The first job was to meet the team and see what was happening on site. They were busy grinding fittings from the ceiling, and anything involving sparks is usually worth paying attention to. Firstly, it shows action. Secondly, it gives you shape and movement. Thirdly, it stops the whole thing looking like a gloomy empty shell.

I set up the tripod, added a couple of lights and put the camera on long exposure so the sparks would streak across the frame like little orange fireworks. The point here was not to make the job look glamorous. It was to make the process readable, energetic and visually useful for the brand.


We then worked through a range of tools and processes the team use to pull things down quickly and safely. Big boys’ toys, if you like, but every bit of kit had a proper job to do. That matters in the pictures, because it helps potential clients see that this is controlled, skilled work rather than random demolition.
What personal brand photos did Marc need?
Another part of the brief was to get some relaxed photographs of Marc for his personal brand. So we headed downstairs for a quick chat with the team and kept things loose rather than overly posed.



Like most business owners, Marc isn’t keen on being photographed. So rather than barking directions at him, I shot these candidly, more like a fly-on-the-wall approach. That worked really well and gave us a set of natural-looking images without the usual awkwardness.
We also needed a few solo shots in a setting that still felt industrial. One of the tunnels underneath the shopping centre did the job nicely. He simply walked up and down the tunnel a couple of times and we ended up with plenty of usable options.


How did we show Marc managing the project as well as doing the work?
Another thing we needed to illustrate was Marc managing the project rather than just standing in the middle of the action. So we photographed him working on a laptop beside a window overlooking the mall, which hinted at the type of locations Clearsite Solutions works in.
We also captured a couple of team shots out in the shopping mall itself, where you can see brands like New Look and KFC in the background. That helped root the photos in a real commercial environment instead of some anonymous indoor space.

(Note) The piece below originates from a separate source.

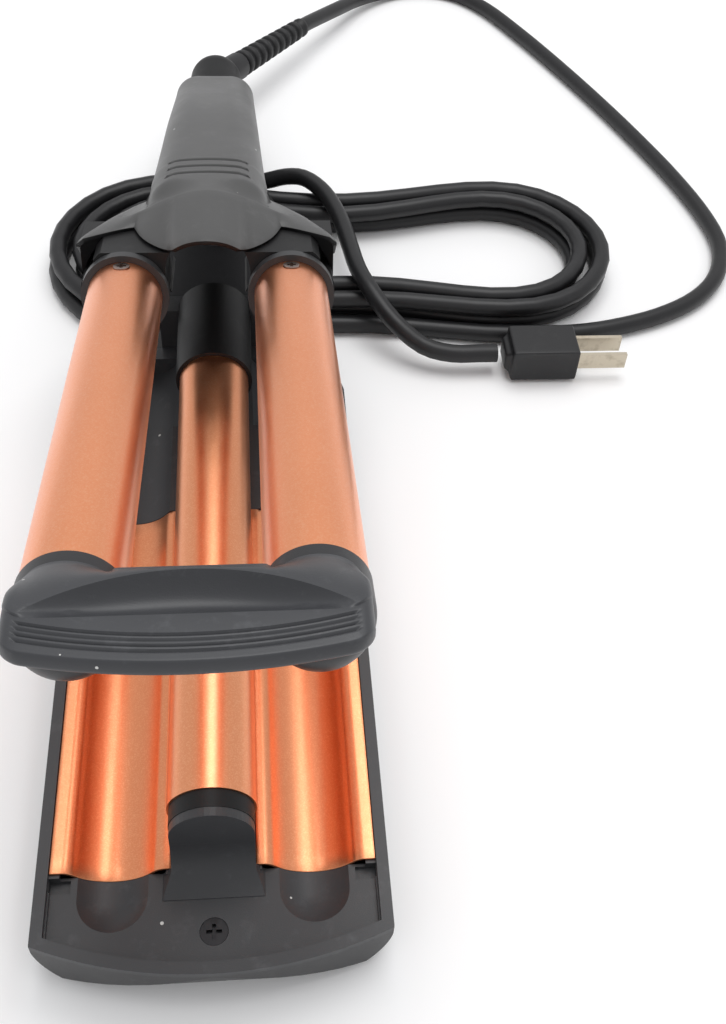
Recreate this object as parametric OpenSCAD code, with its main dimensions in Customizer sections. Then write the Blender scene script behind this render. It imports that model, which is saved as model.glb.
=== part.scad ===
// Deep hair waver with three round barrels, lying open on a table.
// The lower arm holds the tray, two troughs, the middle barrel and the
// electronics; the upper arm holds two barrels and hinges at the far end of
// the handles. Millimetres, +Z up, the tips point along -Y, and the origin is
// the middle of the flat underside of the tray.

/* [Barrels] */
// Outer diameter of each barrel
barrel_d = 21.4; // [21:0.1:21.8]
// Wall of a barrel tube
barrel_wall = 0.8; // [0.6:0.1:1.2]
// Distance between the axes of the two upper barrels
barrel_pitch = 48; // [47.6:0.1:49]
// Visible length of the middle barrel
centre_len = 148; // [140:1:150]
// Visible length of each upper barrel
upper_len = 144; // [138:1:146]
// Height of the middle barrel's axis above the table
centre_z = 28; // [27.5:0.1:30]
// How far the closed upper barrels lie below the middle one
closed_drop = 6; // [5.5:0.1:6.5]
// How far a barrel end runs on inside its collar
barrel_insert = 6; // [4:0.5:8]
// Room for hair between an upper barrel and its trough
hair_gap = 1.6; // [1.4:0.1:2]

/* [Tray] */
// Width of the tray over its rim
tray_w = 84; // [83:0.5:88]
// Distance from the origin to the bowed front of the rim
tray_front = 92.5; // [91:0.5:96]
// Radius of the bowed front
bow_r = 108; // [100:1:140]
// Height of the rim above the table
rim_z = 16; // [15.5:0.1:17]
// Width of the rim
rim_w = 2.9; // [2:0.1:3.2]
// Depth of the tip-end floor below the rim
floor_drop = 3; // [2.5:0.1:4]
// Height of the seam between tray frame and lower shell below the rim
seam_drop = 1.8; // [1.2:0.1:2.4]
// Radius that rounds the underside of the tray
hull_r = 13.8; // [8:0.1:14]
// Wall of the lower shell
shell_wall = 2; // [1.6:0.1:2.4]
// Distance from the origin to the trough's front edge
trough_front = 66.5; // [65:0.5:68]
// Length of each trough plate
trough_len = 113.5; // [105:0.5:114]
// Thickness of a trough plate
plate_t = 0.8; // [0.6:0.1:1]
// Distance from the trough's front edge to the middle of its end dish
dish_lead = 5.6; // [4:0.1:7]
// Diameter of the tray screw's head
screw_head_d = 6.6; // [5:0.1:7.5]
// Distance of the tray screw from the bowed front
screw_inset = 11; // [10:0.5:12]

/* [Handles] */
// Width of the handles where they leave the hub
handle_w = 36; // [34:0.5:40]
// Width of the handles at the hinge end
handle_end_w = 29; // [28.5:0.5:31]
// Height of the lower handle's underside above the table
handle_z0 = 14.5; // [14.2:0.1:16]
// Height of the upper handle's top, closed
handle_z1 = 46; // [44:0.5:50]
// Gap between the closed handles
handle_gap = 1; // [0.8:0.1:1.5]
// Wall of the handle shells
handle_wall = 2; // [1.6:0.1:2.4]
// Thickness of the inner covers
cover_t = 2; // [1.6:0.1:2.4]
// Length of the handles from the hub to the hinge axis
handle_len = 121; // [114:1:129]
// Height of the hinge axis above the table
hinge_z = 32; // [31.8:0.1:32.2]
// Diameter of the hinge pin
pin_d = 4; // [3:0.1:4.4]
// Angle of the upper arm when fully open
open_deg = 15; // [5:0.5:18]

/* [Hub] */
// Length of the hub block behind the barrel ends
hub_len = 25; // [23:0.5:26]
// Wall of the hub block around a barrel
hub_wall = 2.2; // [1.8:0.1:2.4]
// Thickness of the hub cover
hub_cover_t = 2.2; // [1.8:0.1:2.6]
// Wall of the collar behind the middle barrel
collar_wall = 1.2; // [1:0.1:1.3]

/* [Cool tip] */
// Width of the bridge across the tips
bridge_w = 66; // [62:0.5:70]
// How far the bridge's lip reaches ahead of the barrel tips
bridge_reach = 36; // [30:0.5:37]
// Length of a round tip cap ahead of its barrel
cap_len = 19; // [17:0.5:20]

/* [Controls] */
// Diameter of the power button
power_d = 9; // [7:0.5:10]
// Diameter of the two heat buttons
heat_d = 7; // [5:0.5:8]
// Distance between neighbouring buttons
button_step = 14; // [12:0.5:18]
// Travel of a button
button_travel = 0.8; // [0.4:0.1:1]
// How far a button stands above the inner cover
button_up = 0.5; // [0.2:0.1:0.6]

/* [Cord] */
// Diameter of the cord
cord_d = 6.4; // [6:0.1:6.5]
// Length of the ribbed cord guard
guard_len = 66; // [50:1:80]
// Diameter of the cord guard at its root
guard_d = 11.4; // [10:0.1:13]
// Half of the hank's length
hank_a = 109; // [104:1:112]
// Half of the hank's width, before it is drawn in at the waist
hank_b = 66; // [64:1:70]

/* [Hidden] */
$fn = 96;

copper = [0.86, 0.50, 0.34];
plastic = [0.20, 0.20, 0.21];
greyplastic = [0.33, 0.34, 0.36];
black = [0.08, 0.08, 0.09];
steel = [0.75, 0.76, 0.78];

// Clearances: seat between pieces of one arm, slide for buttons, run for the pin
seat = 0.1;
slide = 0.15;
run = 0.05;
big = 400;

barrel_r = barrel_d / 2;
bore_r = barrel_r - barrel_wall;
bx = barrel_pitch / 2;
closed_z = centre_z - closed_drop;
barrel_tip = trough_front - 9.5;
centre_y0 = -barrel_tip - 1;
centre_y1 = centre_y0 + centre_len;
upper_y0 = -barrel_tip;
upper_y1 = upper_y0 + upper_len;
trough_y0 = -trough_front;
trough_y1 = trough_y0 + trough_len;
trough_r = barrel_r + hair_gap;
tray_x = tray_w / 2;
tray_y0 = -tray_front;
floor_z = rim_z - floor_drop;
seam_z = rim_z - seam_drop;
ledge_z = rim_z - 0.5;
hub_y0 = upper_y1;
hub_y1 = hub_y0 + hub_len;
pocket_y1 = hub_y1 + 2;
shoulder_y0 = hub_y1 - 14;
handle_y0 = shoulder_y0 + 28;
hinge_y = handle_y0 + handle_len;
lower_z1 = hinge_z - handle_gap / 2;
upper_z0 = hinge_z + handle_gap / 2;
shell_end = hinge_y + 17;
upper_end = hinge_y + 8;
hub_r = barrel_r + hub_wall;
pocket_r = hub_r + 0.8;
collar_r = barrel_r + collar_wall;
arch_r = collar_r + 0.4;
collar_y1 = handle_y0 - 2;
dish_y = trough_y0 - dish_lead;
screw_y = tray_y0 + screw_inset;
post_y0 = centre_y0 - 4.5;
post_t = 2.3;
post_r = 11;
plug_r = barrel_r - 0.5;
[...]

What creative team photos did we make?
Marc had seen some creative team photos I’d made using coloured lighting, with people holding different tools, so we decided to have a crack at a few along those lines here as well. We used coloured flash and got the lads involved for a set of more stylised portraits that still felt tied to the job.


These sorts of images give a business a bit more range. You’ve got the practical documentary photographs for the website, and then you’ve got something slightly more off-kilter for social posts, banners or campaign graphics. So there you go.
Why photograph the branded details as well?
The final idea was to capture a few images of the new marketing materials carrying the brand, including the phone case, business cards and helmets. These pictures are useful because they can be cropped to all sorts of sizes for marketing and advertising, while still giving you a clear hint of the logo and brand colours.

What happened after the shoot?
We’re looking forward to updating Marc’s imagery periodically over the next few years as his business goes from strength to strength. That’s usually the best way to build a solid image library anyway: not one massive panic session, but regular updates as the business evolves.
Ade McFade
CAA Licensed Pilot & Commercial Photographer
Frequently asked questions
What was the purpose of the Clearsite Solutions shoot in Bristol?
The purpose of the shoot was to create brand photography for Clearsite Solutions that showed the team at work, documented the strip-out process, produced personal brand images of Marc, and supplied visuals for a new website and future marketing.
How do you make a stripped-out commercial site look good in photos?
You make it readable and human by showing real work, real tools, safe working practices, movement and context. In this case, sparks, long exposure, team activity and the surrounding shopping-centre environment all helped tell the story.
Why include personal brand photos of the business owner on an industrial shoot?
Because clients are not only buying the service. They are also buying trust in the person leading the project. Showing Marc in relaxed, candid and management-focused situations made the business feel more personal and more credible.
Why photograph branded materials like helmets, cards and phone cases?
Detail shots of branded items give a business flexible marketing assets. They work well for website headers, social graphics, print pieces and adverts where you only need a controlled glimpse of the logo, colours or identity.